B.2.5. A supposer que le raisonnement résumé en B.2.3 soit théoriquement pertinent, il ressort néanmoins du dossier déposé par les parties requérantes que la première partie requérante a été considérée comme la directrice de l'école Singelijn dans tous les contacts que celle-ci a eus avec les services de la Communauté française et qu'elle a été inspectée en cette qualité.

En outre, les modifications dans la direction de l'école, dont le Gouvernement de la Communauté française concède, ainsi qu'il est dit en B.2.4, qu'elles seront la conséquence du décret attaqué, suffisent à démontrer que celui-ci est de nature à affecter directement et défavorablement la situation des deux parties requérantes. La première requérante pourrait, semble-t-il, difficilement « continuer à exercer » des fonctions que le décret attaqué impose de confier à une autre personne.

Quant aux conditions de la suspension B.3. Aux termes de l'article 20, 1°, de la loi spéciale du 6 janvier 1989, deux conditions de fond doivent être remplies pour que la suspension puisse être décidée : - des moyens sérieux doivent être invoqués; - l'exécution immédiate de la règle attaquée doit risquer de causer un préjudice grave difficilement réparable.
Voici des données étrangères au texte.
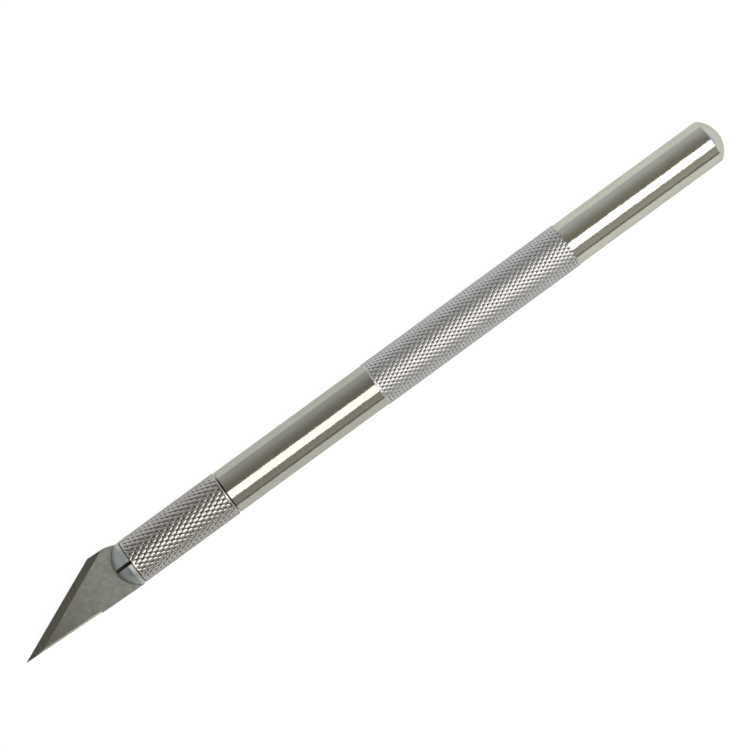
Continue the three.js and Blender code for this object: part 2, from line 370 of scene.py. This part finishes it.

Les deux conditions étant cumulatives, la constatation que l'une de ces deux conditions n'est pas remplie entraîne le rejet de la demande de suspension.

Quant au caractère sérieux des moyens B.4. Le moyen sérieux ne se confond pas avec le moyen fondé.

Pour qu'un moyen soit considéré comme sérieux au sens de l'article 20, 1°, de la loi spéciale du 6 janvier 1989, il ne suffit pas qu'il ne soit pas manifestement non fondé au sens de l'article 72, mais il faut aussi qu'il revête une apparence de fondement au terme d'un premier examen des éléments dont la Cour dispose à ce stade de la procédure.

B.5.1. Par leur premier moyen, les parties requérantes reprochent à l'article 124 du décret du 2 février 2007 de violer les articles 10, 11 et 24, § 1er, de la Constitution, en ce qu'il limiterait la liberté de l'enseignement, garantie par cette dernière disposition, de manière injustifiée ou disproportionnée.

B.5.2. Par leur second moyen, les parties requérantes reprochent à l'article 136 du même décret de violer les articles 10, 11, 23, alinéa 3, 1°, et 24, § 4, de la Constitution, le cas échéant combinés avec le principe de sécurité juridique, en ce que, tout en réglant la situation de certains directeurs de l'enseignement subventionné ayant au moins 720 jours d'ancienneté, il ne prévoit aucune mesure permettant aux directeurs en fonction au jour de l'entrée en vigueur du décret, qui ne sont pas membres du personnel subsidié et qui bénéficient de la même ancienneté, de conserver leur emploi dans la fonction de directeur qu'ils occupent, sans que l'école qu'ils dirigent soit privée de toute subvention.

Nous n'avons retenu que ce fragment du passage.